→ The problem
Repeat exactly what appears from the opening line of the listing to the line with "its strand coordinates.", inclusive.
··· Collected data ···
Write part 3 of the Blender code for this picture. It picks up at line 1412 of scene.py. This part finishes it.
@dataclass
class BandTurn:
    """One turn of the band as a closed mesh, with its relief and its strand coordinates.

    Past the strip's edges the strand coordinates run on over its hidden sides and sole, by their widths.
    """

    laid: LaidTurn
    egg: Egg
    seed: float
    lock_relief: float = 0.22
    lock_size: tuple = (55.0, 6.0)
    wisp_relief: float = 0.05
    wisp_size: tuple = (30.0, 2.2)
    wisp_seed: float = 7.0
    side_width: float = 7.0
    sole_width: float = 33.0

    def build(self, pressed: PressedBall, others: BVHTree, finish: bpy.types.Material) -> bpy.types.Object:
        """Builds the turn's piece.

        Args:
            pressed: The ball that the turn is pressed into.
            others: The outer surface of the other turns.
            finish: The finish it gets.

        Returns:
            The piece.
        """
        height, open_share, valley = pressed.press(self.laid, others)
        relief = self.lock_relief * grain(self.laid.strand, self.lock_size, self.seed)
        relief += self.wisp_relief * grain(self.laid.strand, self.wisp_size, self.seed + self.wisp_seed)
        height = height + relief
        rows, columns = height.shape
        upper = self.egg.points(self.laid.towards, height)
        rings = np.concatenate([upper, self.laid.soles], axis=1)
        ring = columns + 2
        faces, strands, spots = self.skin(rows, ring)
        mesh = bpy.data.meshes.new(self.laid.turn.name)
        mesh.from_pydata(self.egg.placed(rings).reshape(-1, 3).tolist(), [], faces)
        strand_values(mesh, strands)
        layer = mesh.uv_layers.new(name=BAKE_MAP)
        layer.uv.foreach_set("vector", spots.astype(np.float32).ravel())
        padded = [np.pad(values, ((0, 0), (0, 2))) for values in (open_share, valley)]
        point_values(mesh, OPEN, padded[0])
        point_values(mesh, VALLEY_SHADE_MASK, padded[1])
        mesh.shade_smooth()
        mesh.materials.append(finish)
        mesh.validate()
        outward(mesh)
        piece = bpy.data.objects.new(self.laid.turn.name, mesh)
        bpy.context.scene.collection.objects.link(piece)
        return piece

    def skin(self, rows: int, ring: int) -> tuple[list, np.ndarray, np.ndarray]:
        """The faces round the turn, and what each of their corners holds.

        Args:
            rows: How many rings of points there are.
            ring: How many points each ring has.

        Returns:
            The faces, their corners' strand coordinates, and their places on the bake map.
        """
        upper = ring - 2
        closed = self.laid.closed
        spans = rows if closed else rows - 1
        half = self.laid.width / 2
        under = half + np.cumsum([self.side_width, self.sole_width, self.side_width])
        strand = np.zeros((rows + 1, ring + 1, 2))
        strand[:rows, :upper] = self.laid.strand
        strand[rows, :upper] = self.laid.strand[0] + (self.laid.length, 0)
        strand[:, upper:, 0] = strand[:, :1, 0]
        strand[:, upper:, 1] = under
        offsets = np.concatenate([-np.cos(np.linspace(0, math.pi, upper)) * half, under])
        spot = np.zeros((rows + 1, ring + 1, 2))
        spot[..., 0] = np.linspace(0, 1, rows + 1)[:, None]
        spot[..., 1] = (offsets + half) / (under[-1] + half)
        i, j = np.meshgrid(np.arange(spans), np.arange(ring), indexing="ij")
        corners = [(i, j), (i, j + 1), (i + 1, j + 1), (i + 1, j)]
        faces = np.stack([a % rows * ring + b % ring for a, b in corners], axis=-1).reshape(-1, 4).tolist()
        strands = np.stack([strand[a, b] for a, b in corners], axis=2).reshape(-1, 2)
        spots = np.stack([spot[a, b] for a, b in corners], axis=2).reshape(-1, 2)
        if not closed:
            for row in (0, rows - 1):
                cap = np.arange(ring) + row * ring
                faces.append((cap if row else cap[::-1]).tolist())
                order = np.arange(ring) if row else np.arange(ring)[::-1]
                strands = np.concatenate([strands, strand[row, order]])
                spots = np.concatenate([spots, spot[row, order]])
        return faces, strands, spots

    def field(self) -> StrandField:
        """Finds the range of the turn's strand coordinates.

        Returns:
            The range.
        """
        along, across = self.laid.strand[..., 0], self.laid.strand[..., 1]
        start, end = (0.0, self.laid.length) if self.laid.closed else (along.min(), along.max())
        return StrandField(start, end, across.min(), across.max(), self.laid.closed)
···
→ Final result
Write part 3 of the Blender code for this picture. It picks up at line 1412 of scene.py. This part finishes it.
@dataclass
class BandTurn:
    """One turn of the band as a closed mesh, with its relief and its strand coordinates.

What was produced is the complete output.